After the ridges were on, it was time to paint. First I added a layer of a darkish cream colour:
And then slowly added layers of darker and darker colours until I got to burnt umber. Each layer was painted on thinly, then the majority wiped away to leave deposits in the cracks and crevices. As the colours slowly built up, the cream was mostly covered and only the very high points and tips were left light, giving the effect of horns. Pic of that later. Meanwhile, that’s the basic staff, but what about the circuitry?
*insert a whole bunch of soldering here*
The basic idea was that I’d use a rare earth magnet hidden inside a ring, to trigger a hall effect sensor (detects magnetic fields). This would send a reading to a microcontroller, which would turn the reading from the sensor into a meaningful message for the LED ‘eyes’ – “Get brighter” when the magnet was near, or “Turn off” when the magnet was taken away. This all needed a power source. Here is a picture of the circuit I made:
As you can see, it’s a fairly simple circuit. My brother made the eyes for me as he was experimenting with acrylics at the time – they are table tennis balls filled with red-tinted acrylic resin, leaving a 5mm gap for the LEDs to slot in behind. Here is a picture with the eyes added, and the microcontroller in the circuit:
The observant among you will note that that’s an Arduino Uno and not an ATTiny85. This is because the original code for reading the sensor and directing the LEDs was written for an Arduino, because that’s what I had – and Arduinos are much easier to breadboard than Tinys. Here’s the original code (clicky to embiggen):
The base reading of 517 that you see in there will vary from sensor to sensor, so it’s a good idea to get the reading for your own sensor and change this number accordingly. Also, the sensor’s sensitivity may vary so the padding might need to be altered as well. We found that with this code, we could get the sensor to light the eyeballs when the magnet was about 20cm away, and when the magnet was removed they would slowly go out.
Then it was time to put it all together. The skull was wired onto the staff using 12 gauge mild steel wire, and I made a small leather pouch to hold the battery and gubbins:
Meanwhile, the code had been transferred onto the ATTiny85, which was included in the circuit and carefully pushed into a slightly-widened brain box hole in the back of the skull. The sensor was glued to the staff in the area where it’d be held, and the eyes were glued into their sockets with the wires running back to the battery area.
In that pic you can see the finished horns as well.

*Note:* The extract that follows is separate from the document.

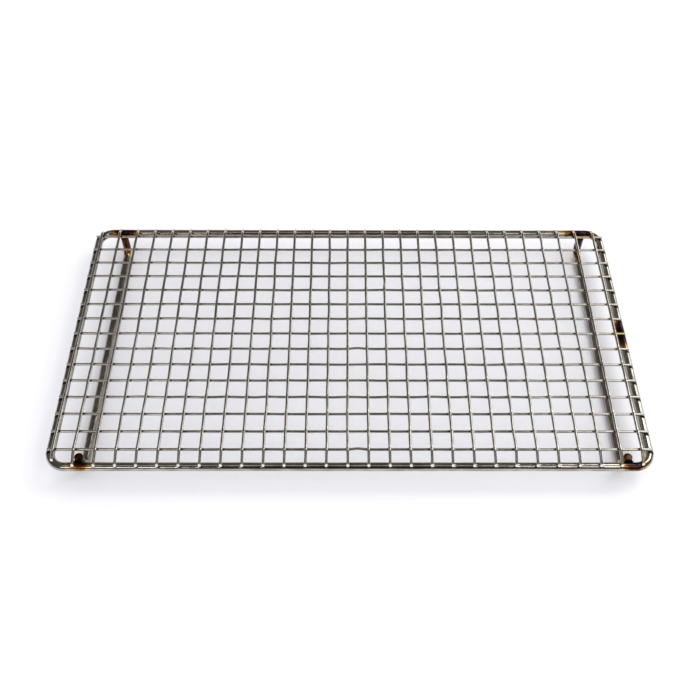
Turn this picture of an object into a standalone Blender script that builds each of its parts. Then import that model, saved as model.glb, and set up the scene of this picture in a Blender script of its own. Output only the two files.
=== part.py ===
"""Footed wire cooling rack: a ring of thick rod, a grid of thin wires on top, two U-shaped legs.

Metres, +Z up.  X runs along the long side, Y from the front edge to the back edge.
The origin is on the surface the rack stands on, at the middle of the rack.
"""

import math

import bpy
import numpy as np

# ---------------------------------------------------------------- driving dimensions
GRID_PITCH = 0.0150          # spacing of the thin wires, the same both ways
LONG_WIRES = 29              # wires that run front to back, side by side along X
CROSS_WIRES = 15             # wires that run left to right, side by side along Y
WIRE_RADIUS = 0.0011
ROD_RADIUS = 0.0032
GAP = 0.0003                 # clearance left between pieces that are welded together

RING_LENGTH = 0.4370         # over the outside of the rod, along X
RING_WIDTH = 0.2364          # over the outside of the rod, along Y
RING_CORNER_RADIUS = 0.0117  # to the middle of the rod
GRID_SHIFT_X = -0.0019       # the grid is welded slightly left of the ring's middle
GRID_SHIFT_Y = 0.0014        # and slightly towards the back

TOTAL_HEIGHT = 0.0270
LEG_X = {"left": -0.1939, "right": 0.1988}
LEG_BEND_RADIUS = 0.0082     # to the middle of the rod
LEG_TOP_BELOW_ROD_TOP = 0.0006
FRONT_WRAP = math.radians(30)        # how far past the front rod's top a long wire is wrapped
BACK_WRAP = math.radians(2)          # and the back rod's, where it is cut almost at the top
WIRE_BEND_START = 0.0015     # how far past the last cross wire the bend down starts
CROSS_WIRE_OVERHANG = 0.0015 # how far a cross wire runs past the middle of the side rod

WIRE_SIDES = 8
ROD_SIDES = 12
CORNER_STEPS = 8
WRAP_STEPS = 4

# ---------------------------------------------------------------- derived heights and places
LONG_WIRE_Z = TOTAL_HEIGHT - WIRE_RADIUS
CROSS_WIRE_Z = LONG_WIRE_Z - 2 * WIRE_RADIUS - GAP
RING_Z = CROSS_WIRE_Z - WIRE_RADIUS - GAP - ROD_RADIUS
RUNNER_Z = ROD_RADIUS
RING_HALF_X = RING_LENGTH / 2 - ROD_RADIUS
RING_HALF_Y = RING_WIDTH / 2 - ROD_RADIUS
UPRIGHT_Y = RING_HALF_Y - 2 * ROD_RADIUS - GAP
LEG_TOP_Z = RING_Z + ROD_RADIUS - LEG_TOP_BELOW_ROD_TOP


def clear_scene():
    """Remove whatever the scene holds before the rack is made."""
    for old in list(bpy.data.objects):
        bpy.data.objects.remove(old, do_unlink=True)


def steel(name, colour, roughness):
    """A plain stainless steel material."""
    material = bpy.data.materials.new(name)
    material.use_nodes = True
    shader = material.node_tree.nodes["Principled BSDF"]
    shader.inputs["Base Color"].default_value = (*colour, 1.0)
    shader.inputs["Metallic"].default_value = 1.0
    shader.inputs["Roughness"].default_value = roughness
    return material


def arc_points(centre, radius, start, end, steps):
    """Points on an arc in a plane, from the start angle to the end angle."""
    angles = np.linspace(start, end, steps + 1)
    return np.column_stack((centre[0] + radius * np.cos(angles),
                            centre[1] + radius * np.sin(angles)))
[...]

This is the part where we ran into a spot of bother. For some reason, the sensor was reading weirdly in that it didn’t always register that the magnet had been taken away, so the eyes would stay lit even with no magnet present. After pulling everything apart, I discovered that this effect could be repeated by wiggling the wires around the sensor itself:
This caused a whole bunch of head-scratching and resoldering, including removing the microcontroller from its brainbox and replacing it, and redoing the entire circuit. The issue was never completely resolved, but I suspect that induction may play a part in this. However, we got it responding well enough for what we were trying to do by making sure all the connections were solid and the Tiny was not too cramped.
All that remained after that was to add some cosmetic effects, including spinning slubby wool in white, brown and dark brown to form a mane that would cover up the gubbins, adding some leather strips to cover wiring, and giving it a claw:
And finally, taking a photo of the whole thing, for posterity and because the internet needs more LED skull staffs of Extreme Tackiness.
Ta da! I didn’t take any photos of the ring, but it was simply a rare earth magnet embedded into a shaped piece of oven-fired fimo, and glued onto a silver ring base with superglue. When she wears the ring, the staff responds to her presence by lighting up. It’s both tacky and creepy and it’s awesome.